Depreende-se dos casos trazidos, em maior ou menor escala, a observação da relativização, da hipótese de atuação ex officio do julgador que, ora se pautando pela interpretação seletiva dos dispositivos alcançados pelas alterações promovidas pela lei 13.964/2019, ora se afastando simples e completamente dos contornos intrínsecos aos mandos do próprio CPP, quedou-se por vislumbrar a possibilidade de assim proceder de ofício, movimento esse que sugere o apartamento da melhor interpretação da lei processual penal ungida pelas garantias constitucionais, desempenho que se apresenta como variação e resquício de um sistema inquisitorial ainda não totalmente sepulto e que de tal modo demonstra anseio em ressuscitá-lo.

Quando da alteração do artigo 282, do CPP, promovida pela lei 13.964/2019, cumpre destacar que a nova redação desse dispositivo — que se insere no Título IX, Da Prisão, das Medidas Cautelares e da Liberdade Provisória, e no seu Capítulo I, das Disposições Gerais —, pela posição topológica que ocupa e, por evidente, pelo conteúdo mandatário inerente a sua própria característica de dispositivo geral, quanto mais pelo conteúdo de seu § 2º, que se envolve e se preocupa com a necessidade de manifestação prévia das partes, ou por representação da autoridade policial ou requerimento do Ministério Público para a decretação de medidas cautelares pelo juiz, se alinha total e diretamente com o conceito de sistema acusatório estruturado, alicerçado nos dispositivos do artigo 129, incisos I e VIII, da Constituição da República, o que estabelece de forma translúcida a quem cabe a ação penal pública; e, por conseguinte, os limites de atuação de quem obra como defesa; da mesma forma, a atuação daquele que presta a jurisdição conforme suas atribuições funcionais e dentro das balizas do que pede o órgão acusador, bem como do que pleiteia o elemento defensor. Em bom português: cada um no seu quadrado!

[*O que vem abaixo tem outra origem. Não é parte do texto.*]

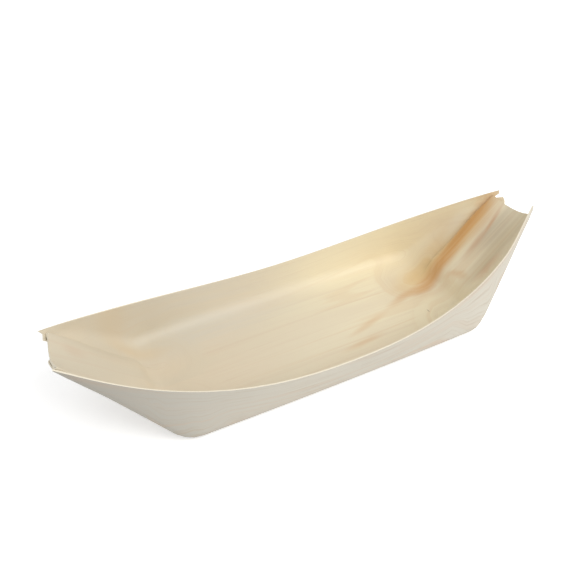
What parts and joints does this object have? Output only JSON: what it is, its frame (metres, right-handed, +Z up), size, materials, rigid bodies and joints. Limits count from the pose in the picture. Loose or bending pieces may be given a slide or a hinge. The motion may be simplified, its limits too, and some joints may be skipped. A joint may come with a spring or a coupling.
{
  "type": "folded wood veneer food boat",
  "caption": "Boat-shaped serving tray folded from one sheet of thin wood veneer, with a flat floor, flared walls and raised pleated ends.",
  "frame": {"origin": "middle of the floor's underside, in the plane that the boat stands on", "axes": "+X along the boat, +Y across it, +Z up out of the open top"},
  "size_m": [0.25, 0.0818, 0.0486],
  "materials": {
    "wood_veneer": "bare sliced veneer, warm cream inside and paler grey-cream outside, with fine grain along the boat and soft orange-tan streaks"
  },
  "bodies": {
    "root": {"folded_veneer_sheet": "wood_veneer"}
  },
  "joints": []
}
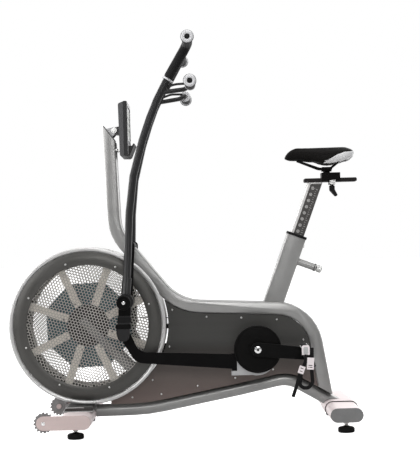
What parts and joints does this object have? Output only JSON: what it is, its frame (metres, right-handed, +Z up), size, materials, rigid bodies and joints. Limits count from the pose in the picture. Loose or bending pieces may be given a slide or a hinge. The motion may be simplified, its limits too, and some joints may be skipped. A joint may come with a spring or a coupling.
{
  "type": "air bike",
  "caption": "Fan-resistance exercise bike with swing handles linked to the cranks, adjustable saddle, tilting console and transport wheels.",
  "frame": {"origin": "on the floor, under the middle of the bounding box", "axes": "+X to the rear, +Y to the right of a seated rider, +Z up"},
  "size_m": [1.2496, 0.6268, 1.3775],
  "materials": {
    "frame": "satin grey powder coat",
    "drum": "rolled, silver",
    "guard": "dark brushed grey ring with a silver perforated window",
    "cover": "dark brushed grey sheet",
    "cap_grey": "satin mid grey",
    "light_metal": "light silver grey",
    "cast_grey": "as cast",
    "fan_silver": "mill finish",
    "steel": "bright",
    "black_metal": "satin black powder coat",
    "black_plastic": "fine grain",
    "shell_grey": "fine grain",
    "foam": "closed-cell foam",
    "saddle_vinyl": "black vinyl",
    "wheel_rubber": "moulded",
    "foot_rubber": "moulded",
    "belt": "ribbed"
  },
  "bodies": {
    "root": {"console_mast": "frame", "frame_spine": "frame", "lower_tube": "frame", "seat_tube": "frame", "seat_sleeve": "black_plastic", "front_base_bracket": "frame", "rear_saddle_bracket": "black_metal", "front_stabilizer": "frame", "rear_stabilizer": "frame", "front_end_plate_left": "light_metal", "front_end_plate_right": "light_metal", "rear_end_cap_left": "cap_grey", "rear_end_cap_right": "cap_grey", "side_cover_left": "cover", "side_cover_right": "cover", "fan_hoop": "drum", "fan_guard_left": "guard", "fan_guard_right": "guard", "fan_axle": "steel", "bottom_bracket": "frame", "drive_belt": "belt", "pivot_cross_tube": "black_metal", "pivot_hanger_left": "black_metal", "pivot_hanger_right": "black_metal", "foot_peg_left": "black_plastic", "foot_peg_right": "black_plastic", "console_lug": "light_metal"},
    "fan": {"fan_hub": "cast_grey", "fan_wheel": "fan_silver"},
    "crank": {"crank_axle": "steel", "crank_pulley": "cast_grey", "crank_disc_left": "black_metal", "crank_disc_right": "black_metal", "crank_arm_left": "black_metal", "crank_arm_right": "black_metal"},
    "pedal_left": {"pedal_left": "black_plastic"},
    "pedal_right": {"pedal_right": "black_plastic"},
    "handle_left": {"handle_left": "black_metal", "upper_grip_left": "foam", "lower_grip_left": "foam"},
    "handle_right": {"handle_right": "black_metal", "upper_grip_right": "foam", "lower_grip_right": "foam"},
    "rod_left": {"connecting_rod_left": "black_metal", "rod_strap_left": "light_metal"},
    "rod_right": {"connecting_rod_right": "black_metal", "rod_strap_right": "light_metal"},
    "seat_post": {"seat_post": "steel"},
    "saddle_carriage": {"saddle_carriage": "black_metal", "saddle": "saddle_vinyl"},
    "carriage_lever": {"carriage_lever": "black_plastic"},
    "pull_pin": {"pull_pin": "steel"},
    "console": {"console_shell": "shell_grey", "console_bezel": "black_plastic"},
    "wheel_left": {"transport_wheel_left": "wheel_rubber"},
    "wheel_right": {"transport_wheel_right": "wheel_rubber"},
    "foot_front_left": {"foot_front_left": "foot_rubber"},
    "foot_front_right": {"foot_front_right": "foot_rubber"},
    "foot_rear_left": {"foot_rear_left": "foot_rubber"},
    "foot_rear_right": {"foot_rear_right": "foot_rubber"}
  },
  "joints": [
    {"name": "crank_spin", "type": "hinge", "parent": "root", "child": "crank", "pos_m": [0.2498, 0, 0.285], "axis": [0, 1, 0], "continuous": true},
    {"name": "fan_spin", "type": "hinge", "parent": "root", "child": "fan", "pos_m": [-0.3472, 0, 0.377], "axis": [0, 1, 0], "continuous": true},
    {"name": "pedal_left_spin", "type": "hinge", "parent": "crank", "child": "pedal_left", "pos_m": [0.41688, -0.236, 0.26744], "axis": [0, 1, 0], "continuous": true},
    {"name": "pedal_right_spin", "type": "hinge", "parent": "crank", "child": "pedal_right", "pos_m": [0.08272, 0.236, 0.30256], "axis": [0, 1, 0], "continuous": true},
    {"name": "handle_left_swing", "type": "hinge", "parent": "root", "child": "handle_left", "pos_m": [-0.2052, -0.15, 0.463], "axis": [0, 1, 0], "range_deg": [-13.4, 11.8]},
    {"name": "handle_right_swing", "type": "hinge", "parent": "root", "child": "handle_right", "pos_m": [-0.2052, 0.15, 0.463], "axis": [0, 1, 0], "range_deg": [-11.8, 13.4]},
    {"name": "rod_left_pivot", "type": "hinge", "parent": "handle_left", "child": "rod_left", "pos_m": [-0.2162, -0.131, 0.348], "axis": [0, 1, 0], "range_deg": [-11.8, 13.4]},
    {"name": "rod_right_pivot", "type": "hinge", "parent": "handle_right", "child": "rod_right", "pos_m": [-0.21258, 0.131, 0.34771], "axis": [0, 1, 0], "range_deg": [-13.4, 11.8]},
    {"name": "seat_post_slide", "type": "slide", "parent": "root", "child": "seat_post", "axis": [0.3518, 0, 0.9361], "range_m": [-0.07, 0.093]},
    {"name": "saddle_carriage_slide", "type": "slide", "parent": "seat_post", "child": "saddle_carriage", "axis": [1, 0, 0], "range_m": [-0.021, 0.055]},
    {"name": "carriage_lever_turn", "type": "hinge", "parent": "saddle_carriage", "child": "carriage_lever", "pos_m": [0.5368, 0, 0.847], "axis": [0, 0, 1], "range_deg": [-70, 0]},
    {"name": "pull_pin_slide", "type": "slide", "parent": "root", "child": "pull_pin", "axis": [0.9361, 0, -0.3518], "range_m": [0, 0.012], "stiffness_N_per_m": 900, "springref_m": -0.008},
    {"name": "console_tilt", "type": "hinge", "parent": "root", "child": "console", "pos_m": [-0.2402, 0, 1.07], "axis": [0, 1, 0], "range_deg": [-20, 5]},
    {"name": "wheel_left_spin", "type": "hinge", "parent": "root", "child": "wheel_left", "pos_m": [-0.4902, -0.227, 0.0585], "axis": [0, 1, 0], "continuous": true},
    {"name": "wheel_right_spin", "type": "hinge", "parent": "root", "child": "wheel_right", "pos_m": [-0.4902, 0.227, 0.0585], "axis": [0, 1, 0], "continuous": true},
    {"name": "foot_front_left_screw", "type": "slide", "parent": "root", "child": "foot_front_left", "axis": [0, 0, -1], "range_m": [0, 0.012]},
    {"name": "foot_rear_left_screw", "type": "slide", "parent": "root", "child": "foot_rear_left", "axis": [0, 0, -1], "range_m": [0, 0.012]},
    {"name": "foot_front_right_screw", "type": "slide", "parent": "root", "child": "foot_front_right", "axis": [0, 0, -1], "range_m": [0, 0.012]},
    {"name": "foot_rear_right_screw", "type": "slide", "parent": "root", "child": "foot_rear_right", "axis": [0, 0, -1], "range_m": [0, 0.012]}
  ],
  "couplings": [
    {"joint": "fan_spin", "follows": "crank_spin", "ratio": 4},
    {"joint": "handle_right_swing", "follows": "handle_left_swing", "ratio": -1},
    {"joint": "rod_left_pivot", "follows": "handle_left_swing", "ratio": -1},
    {"joint": "rod_right_pivot", "follows": "handle_left_swing", "ratio": 1}
  ]
}
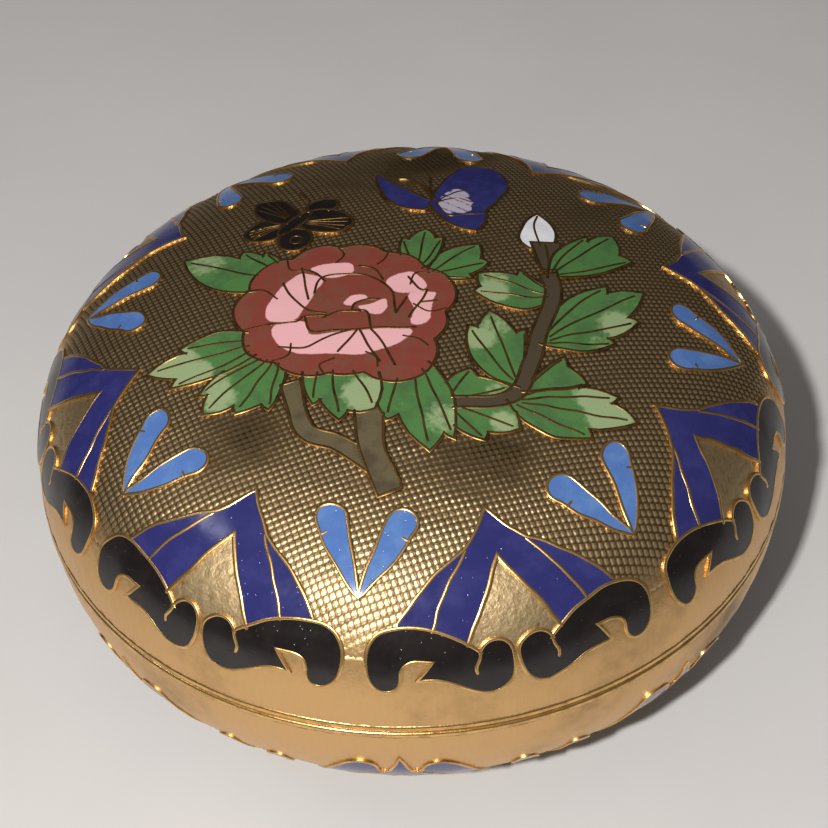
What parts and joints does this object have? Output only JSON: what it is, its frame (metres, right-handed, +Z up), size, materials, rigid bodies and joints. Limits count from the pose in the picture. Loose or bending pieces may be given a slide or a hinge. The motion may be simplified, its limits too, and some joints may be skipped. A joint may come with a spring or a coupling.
{
  "type": "lidded box",
  "caption": "Low round cloisonne box with a domed lid resting on a footed bowl, both gilt with raised enamel lappets and drops, and a flower spray and butterflies on the lid.",
  "frame": {"origin": "centre of the foot ring, on the plane of its underside", "axes": "+Z up along the box's axis; -Y towards the side that the flower spray on the lid faces; +X to its right"},
  "size_m": [0.0884, 0.0884, 0.0447],
  "materials": {
    "gilt_copper": "gilt and polished on the rims, woven relief on the ground",
    "cobalt_enamel": "glossy vitreous enamel",
    "black_enamel": "glossy vitreous enamel",
    "sky_enamel": "glossy vitreous enamel",
    "red_enamel": "glossy vitreous enamel",
    "green_enamel": "glossy vitreous enamel",
    "brown_enamel": "glossy vitreous enamel",
    "white_enamel": "glossy vitreous enamel"
  },
  "bodies": {
    "root": {"lid": "gilt_copper", "bowl": "gilt_copper", "lid_lappet_1": "cobalt_enamel", "lid_scrolls_1": "black_enamel", "lid_drops_1": "sky_enamel", "lid_lappet_2": "cobalt_enamel", "lid_scrolls_2": "black_enamel", "lid_drops_2": "sky_enamel", "lid_lappet_3": "cobalt_enamel", "lid_scrolls_3": "black_enamel", "lid_drops_3": "sky_enamel", "lid_lappet_4": "cobalt_enamel", "lid_scrolls_4": "black_enamel", "lid_drops_4": "sky_enamel", "lid_lappet_5": "cobalt_enamel", "lid_scrolls_5": "black_enamel", "lid_drops_5": "sky_enamel", "lid_lappet_6": "cobalt_enamel", "lid_scrolls_6": "black_enamel", "lid_drops_6": "sky_enamel", "lid_lappet_7": "cobalt_enamel", "lid_scrolls_7": "black_enamel", "lid_drops_7": "sky_enamel", "lid_lappet_8": "cobalt_enamel", "lid_scrolls_8": "black_enamel", "lid_drops_8": "sky_enamel", "bowl_lappet_1": "cobalt_enamel", "bowl_scrolls_1": "black_enamel", "bowl_drops_1": "sky_enamel", "bowl_lappet_2": "cobalt_enamel", "bowl_scrolls_2": "black_enamel", "bowl_drops_2": "sky_enamel", "bowl_lappet_3": "cobalt_enamel", "bowl_scrolls_3": "black_enamel", "bowl_drops_3": "sky_enamel", "bowl_lappet_4": "cobalt_enamel", "bowl_scrolls_4": "black_enamel", "bowl_drops_4": "sky_enamel", "bowl_lappet_5": "cobalt_enamel", "bowl_scrolls_5": "black_enamel", "bowl_drops_5": "sky_enamel", "bowl_lappet_6": "cobalt_enamel", "bowl_scrolls_6": "black_enamel", "bowl_drops_6": "sky_enamel", "bowl_lappet_7": "cobalt_enamel", "bowl_scrolls_7": "black_enamel", "bowl_drops_7": "sky_enamel", "bowl_lappet_8": "cobalt_enamel", "bowl_scrolls_8": "black_enamel", "bowl_drops_8": "sky_enamel", "peony": "red_enamel", "leaf_upper_left": "green_enamel", "leaves_lower_left": "green_enamel", "leaves_below": "green_enamel", "leaves_upper_right": "green_enamel", "leaves_right": "green_enamel", "branch": "brown_enamel", "bud": "white_enamel", "butterfly_dark": "black_enamel", "butterfly_blue": "cobalt_enamel"}
  },
  "joints": []
}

A interpretação de todo e qualquer dispositivo do Título IX do CPP em consonância com as disposições do seu Capítulo I, mormente quando se depare com circunstâncias sujeitas às disposições do Art. 310 (do Capítulo II, Da Prisão em Flagrante) ou do artigo 312 (do Capítulo III, da Prisão Preventiva), cabendo não só, mas principalmente, conjugarem-se aqueles conteúdos ao que prevê o artigo 282, sugere mostrar-se razoável e como a boa técnica de hermenêutica para assegurar, para buscar a escorreita aplicação do direito processual penal a toda e qualquer medida cautelar, prevista ou não no âmbito do CPP. E ao reforço da estrutura acusatória inaugurada pela CRFB/88 e convalidada pelas disposições da lei 13.964/2019, inserem-se as alterações trazidas pelo artigo 3º-A, do CPP, — embora de efeitos suspensos em razão das aventadas dificuldades de ordem prática para implementação do juiz das garantias — ADI 6299 —, que consagram com firmeza e objetividade a figura de um processo penal essencialmente democrático, pautado pelos direitos e garantias fundamentais amalgamados e consolidados em nossa Constituição, cuja suspensão circunstancial não o podem relegar ao escaninho da indiferença a ponto de neutralizá-lo, porquanto não se discute a validade de seu conteúdo. Ei-lo:

Artigo 3º-A. O processo penal terá estrutura acusatória, vedadas a iniciativa do juiz na fase de investigação e a substituição da atuação probatória do órgão acusador.

Admitir a atuação do juiz fazendo as vezes de Ministério Público ou mesmo interpretar com leniência dispositivos legais que o permitiriam obrar de ofício é algo que se estreita com uma espécie de versão mal adaptada, ampliada e deturpada da ideia por si só desgastada de in dubio pro societate que permeia alguns posicionamentos eventualmente menos alinhados com o arranjo democrático vigente. Daí que o sistema acusatório urge seja convalidado como fundamental vetor, orientador maior do processo penal democrático, garantista, sabido que é tratar-se de um modo imperfeito de conduzir ao ideal do justo, porque permeado de falhas tão próprias das relações humanas, mas cujos fundamentos se orientam válidos e como forma de preservar direitos e garantias como regra, ainda que se tenha que conviver com sacrifícios excepcionais que possam inclusive perpassar pela órbita da impunidade de culpados.